The study raises concern that treatment targets may need to be modified in the elderly and that regular dose monitoring remains essential even into older age.
Levothyroxine is a synthetic form of thyroxine (thyroid hormone) and is widely used to treat an underactive thyroid gland (hypothyroidism).
Most hypothyroid patients are diagnosed in early or middle adulthood but, as people age, their thyroxine requirements fall. Although regular monitoring of patients on levothyroxine is recommended, doses often remain unchanged into old age.
This can lead to excess thyroid hormone levels (hyperthyroidism) which can increase the risk of fractures, particularly in older women.
Previous studies of the association between levothyroxine and fractures have had mixed results, so a team of researchers in Toronto, Canada set out to measure the effect of levothyroxine dose on the risk of fractures in older adults.
Using population-based data from Ontario, Canada, the study included 213,511 people aged 70 years or older with at least one levothyroxine prescription dispensed between April 1, 2002 and March 31, 2007. Hospital records were used to identify fractures and each case was matched with up to five controls from within the group who had not yet fractured.
Cases and controls were defined as current users, recent past users (discontinued 15-180 days prior to study) or remote users (discontinued more than 180 days prior to study) of levothyroxine.
A total of 22,236 (10.4%) individuals experienced at least one fracture during the study period.
Compared with remote use, current and recent past levothyroxine use was associated with a significantly higher fracture risk.
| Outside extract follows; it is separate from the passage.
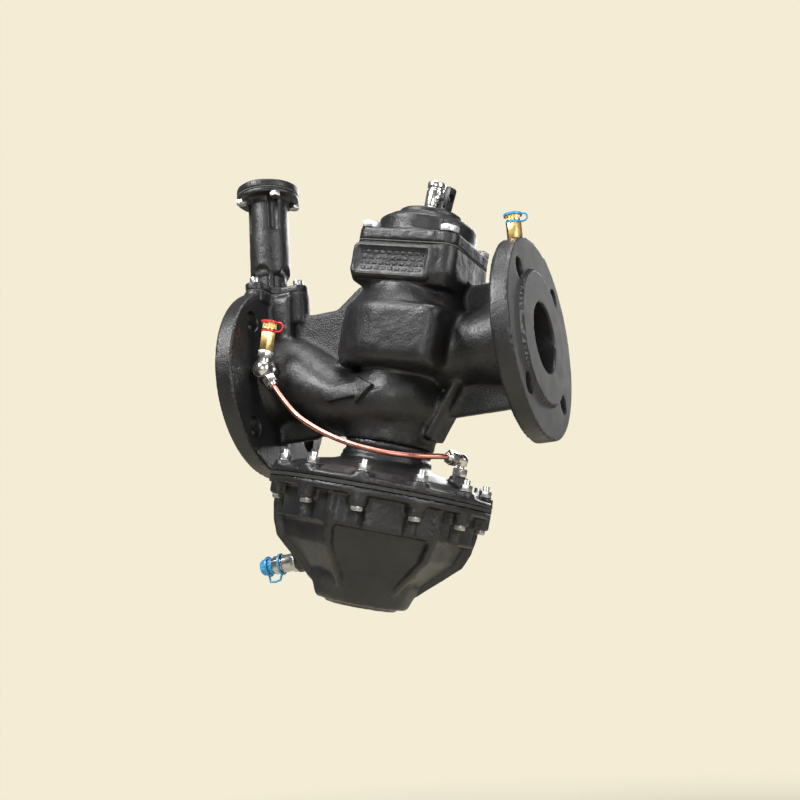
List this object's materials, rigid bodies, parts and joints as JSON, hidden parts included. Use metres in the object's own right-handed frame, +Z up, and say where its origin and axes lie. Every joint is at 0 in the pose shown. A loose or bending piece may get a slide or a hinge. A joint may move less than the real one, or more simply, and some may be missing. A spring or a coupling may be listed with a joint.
{
  "type": "pressure reducing valve",
  "caption": "Flanged inclined-spindle diaphragm valve body with spring column, impulse tube, test points and vent; holds a set pressure by moving its plug against a spring.",
  "frame": {"origin": "centre of the inlet flange's raised face, on the pipe axis", "axes": "+X along the pipe in the flow direction, +Z up, spindle leaning in the XZ plane"},
  "size_m": [0.3114, 0.207, 0.4358],
  "materials": {
    "black_casting": "painted, semi-gloss over a fine cast texture",
    "zinc_fastener": "zinc plated",
    "stainless": "turned stainless steel",
    "brass": "turned brass",
    "nickel": "nickel plated",
    "copper": "drawn copper tube",
    "black_plastic": "moulded",
    "red_plastic": "moulded strap",
    "blue_plastic": "moulded strap and cap",
    "seal_rubber": "moulded elastomer",
    "gasket": "compressed fibre sheet",
    "spring_steel": "oiled spring wire",
    "bush_bronze": "turned bronze",
    "ptfe": "PTFE"
  },
  "bodies": {
    "valve_body": {"body_casting": "black_casting", "bonnet_cover": "black_casting", "upper_diaphragm_cover": "black_casting", "lower_casing": "black_casting", "column_housing": "black_casting", "column_cover": "black_casting", "bonnet_bolts": "zinc_fastener", "casing_bolts": "zinc_fastener", "casing_nuts": "zinc_fastener", "casing_washers": "zinc_fastener", "column_foot_bolts": "zinc_fastener", "column_cover_bolts": "zinc_fastener", "bleed_plug": "zinc_fastener", "seat_ring": "stainless", "spring_seat": "stainless", "pilot_seat": "stainless", "vent_valve_body": "nickel", "stem_seal": "seal_rubber", "neck_seal": "seal_rubber", "diaphragm": "seal_rubber", "lower_guide_bush": "bush_bronze", "upper_guide_bush": "bush_bronze", "bonnet_gasket": "gasket", "column_foot_gasket": "gasket", "column_cover_gasket": "gasket", "vent_valve_seats": "ptfe", "main_spring": "spring_steel", "setpoint_spring": "spring_steel", "inlet_test_tee": "nickel", "inlet_test_plug": "brass", "inlet_cap_strap": "red_plastic", "impulse_tube": "copper", "tube_nut_inlet": "nickel", "tube_nut_casing": "nickel", "casing_elbow": "nickel", "outlet_test_plug": "brass", "outlet_cap_strap": "blue_plastic", "drain_elbow": "stainless", "drain_cock": "nickel", "drain_cap_strap": "blue_plastic"},
    "main_stem": {"stem": "stainless", "main_plug": "stainless", "plug_seal": "seal_rubber", "plug_nut": "stainless", "stem_nut": "stainless", "upper_diaphragm_plate": "stainless", "lower_diaphragm_plate": "stainless"},
    "vent_handle": {"vent_lever": "black_plastic", "vent_lever_nut": "zinc_fastener", "vent_valve_spindle": "stainless", "vent_valve_ball": "nickel"},
    "setpoint_screw": {"adjusting_screw": "stainless"},
    "setpoint_nut": {"upper_spring_plate": "stainless"},
    "pilot": {"pilot_spindle": "stainless", "lower_spring_plate": "stainless"},
    "inlet_cap": {"inlet_test_cap": "brass"},
    "outlet_cap": {"outlet_test_cap": "brass"},
    "drain_cap": {"drain_cap": "blue_plastic"}
  },
  "joints": [
    {"name": "stem_lift", "type": "slide", "parent": "valve_body", "child": "main_stem", "axis": [-0.2588, 0, -0.9659], "range_m": [0, 0.0135], "stiffness_N_per_m": 9000, "springref_m": -0.02, "deforming": ["main_spring", "diaphragm"]},
    {"name": "vent_turn", "type": "hinge", "parent": "valve_body", "child": "vent_handle", "pos_m": [0.19385, 0, 0.15358], "axis": [0.9077, -0.342, -0.2432], "range_deg": [0, 90]},
    {"name": "screw_turn", "type": "hinge", "parent": "valve_body", "child": "setpoint_screw", "pos_m": [0.012, 0, 0.2], "axis": [0, 0, 1], "range_deg": [0, 1800]},
    {"name": "nut_travel", "type": "slide", "parent": "valve_body", "child": "setpoint_nut", "axis": [0, 0, -1], "range_m": [0, 0.0075], "deforming": ["setpoint_spring"]},
    {"name": "pilot_lift", "type": "slide", "parent": "valve_body", "child": "pilot", "axis": [0, 0, 1], "range_m": [0, 0.0015], "stiffness_N_per_m": 4000, "springref_m": -0.004},
    {"name": "inlet_cap_turn", "type": "hinge", "parent": "valve_body", "child": "inlet_cap", "pos_m": [0.034, -0.058, 0], "axis": [0.2, 0, 0.9798], "range_deg": [0, 720]},
    {"name": "outlet_cap_turn", "type": "hinge", "parent": "valve_body", "child": "outlet_cap", "pos_m": [0.278, -0.026, 0.0875], "axis": [0, -0.05, 0.9987], "range_deg": [0, 720]},
    {"name": "drain_cap_turn", "type": "hinge", "parent": "valve_body", "child": "drain_cap", "pos_m": [0.03429, -0.008, -0.17533], "axis": [-0.9902, -0.1001, -0.0975], "range_deg": [0, 720]}
  ],
  "couplings": [
    {"joint": "screw_turn", "follows": "nut_travel", "rad_per_m": 4188.8}
  ]
}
Among current users, high and medium doses of levothyroxine were associated with a significantly higher risk of fractures compared with low dose levothyroxine.
Even after taking account of other fracture risk factors, a dose-related association was seen in both men and women, for hip fractures as well as for any fracture.
The authors conclude: "Our findings provide evidence that levothyroxine treatment may increase the risk of fragility fractures in older people even at conventional dosages, suggesting that closer monitoring and modification of treatment targets may be warranted in this vulnerable population."
This view is supported in an accompanying editorial by Professor Graham Leese at Ninewells Hospital in Dundee, who warns that ideal thyroxine doses may vary with age and be unexpectedly low in elderly people.
It is 120 years since the effect of excess thyroid hormone on bone was first described, he writes, yet research in this area still lacks funding. "With the prevalence of treated hypothyroidism increasing, and the annual economic burden of fractures in the United Kingdom currently estimated at €5.8bn (£5.1bn; $8.4bn), such research warrants a higher priority."